May 29, 2006 @ 5:04 am | Comment
2 By Raj
Argh! Over $40 from amazon.com!
It’s interesting, certainly. Lisa I would have to agree that the current generation of leaders WILL NOT REFORM. They simply refused to. Look at that joke of a white paper that essentially accused any proponent of multi-party democracy as being a traitor to China.
Future generations may choose to reform, but I think it will be forced upon them before then.
May 29, 2006 @ 1:51 pm | Comment
3 By Sojourner
A dark article, but sadly persuasive (a shame it seems to come from some kind of neocon site).
May 29, 2006 @ 7:56 pm | Comment
4 By richard
Lisa, I always said there are many, many noble, decent people in the CCP who truly want to see change and reform. There are also plenty of criminals among them, living off the fat of the land and exploiting and oppressing without the slightest hesitation.
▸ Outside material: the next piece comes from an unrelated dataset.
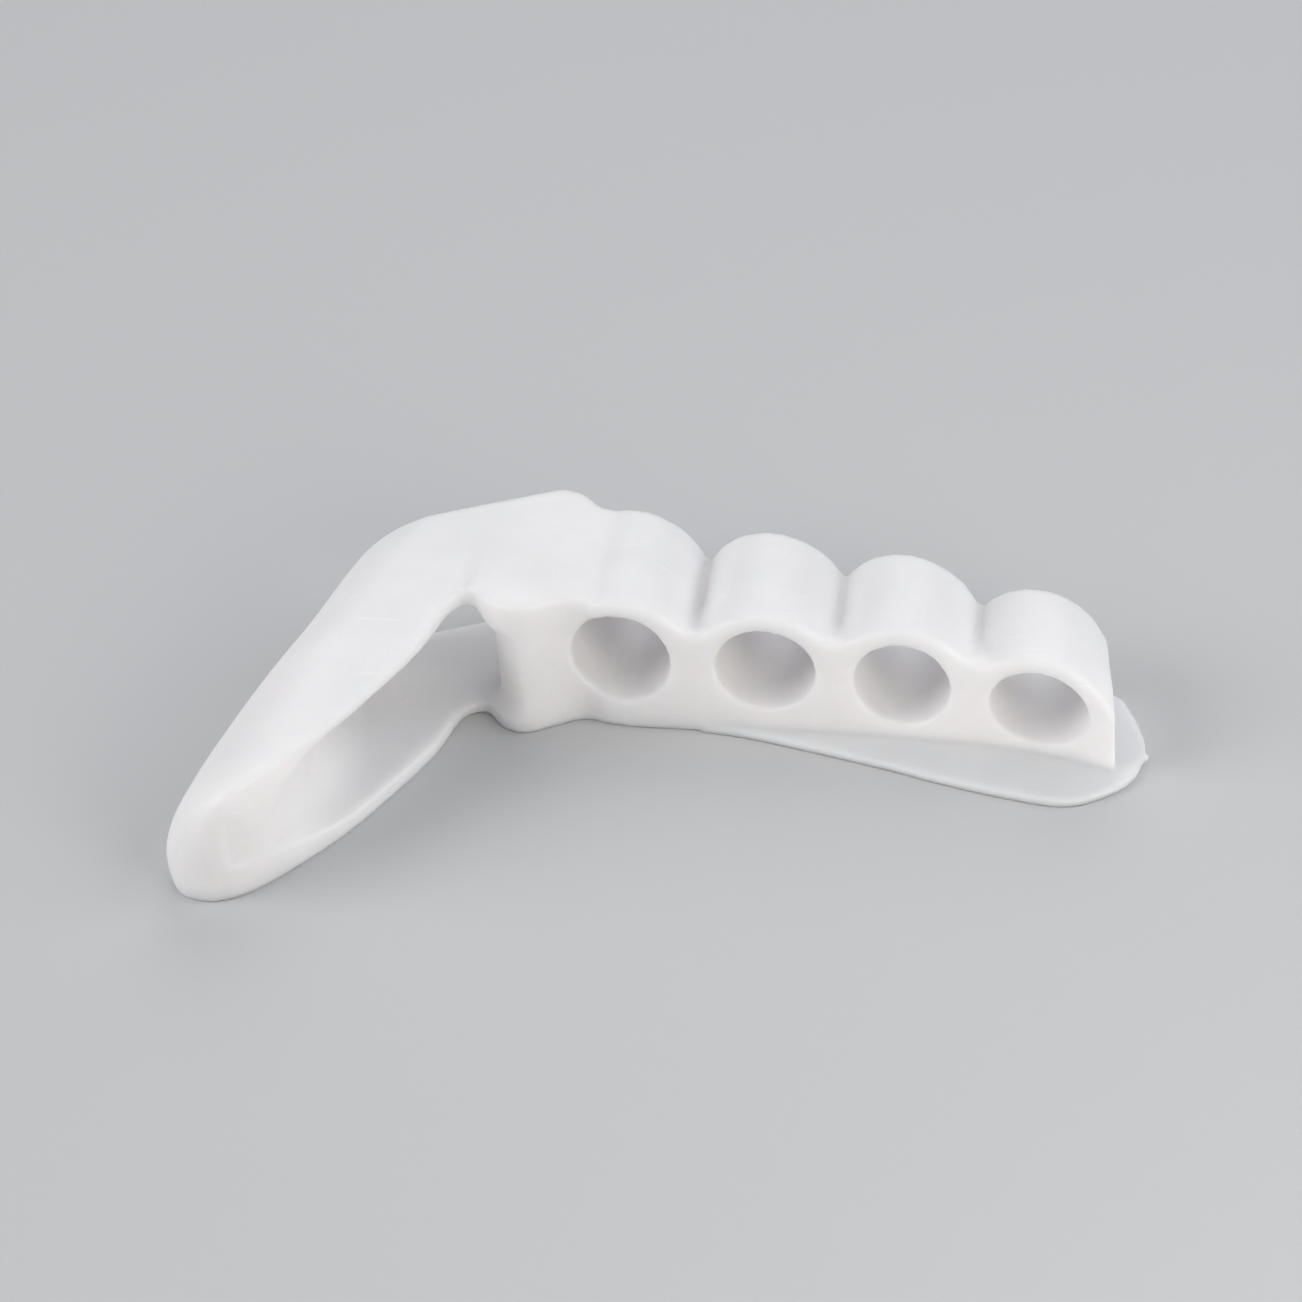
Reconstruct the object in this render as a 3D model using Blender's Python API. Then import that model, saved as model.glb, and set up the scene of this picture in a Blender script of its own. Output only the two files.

All in all, I’d say the regime is 70 percent atrocious, 20 percent bad and 10 percent acceptable. I agree with you about the impossible challenges brought on by the disparities between haves and have nots.
May 29, 2006 @ 8:01 pm | Comment
5 By t_co
I take this with a grain of salt, but the guys I deal with over at the PBOC don’t seem to have this philosophy, even if they are approaching retirement age. They live in really frugal apartments and drive shitty cars even though they could easily embezzle tens of thousands of dollars without anyone noticing b/c anything under 100k is basically a rounding error in those cash transfers.
May 29, 2006 @ 9:36 pm | Comment
6 By t_co
Of course, some drive government-granted Audis as well (which are REALLY nice.)
May 29, 2006 @ 9:37 pm | Comment
7 By richard
Corruption and getting rich off the efforts of the masses is a documented fact in China. So is the fact that many of the party members live simple, frugal, honest lives. The fact that many of them are honest and decent doesn’t diminish the badness of the many thousands of corrupt officials.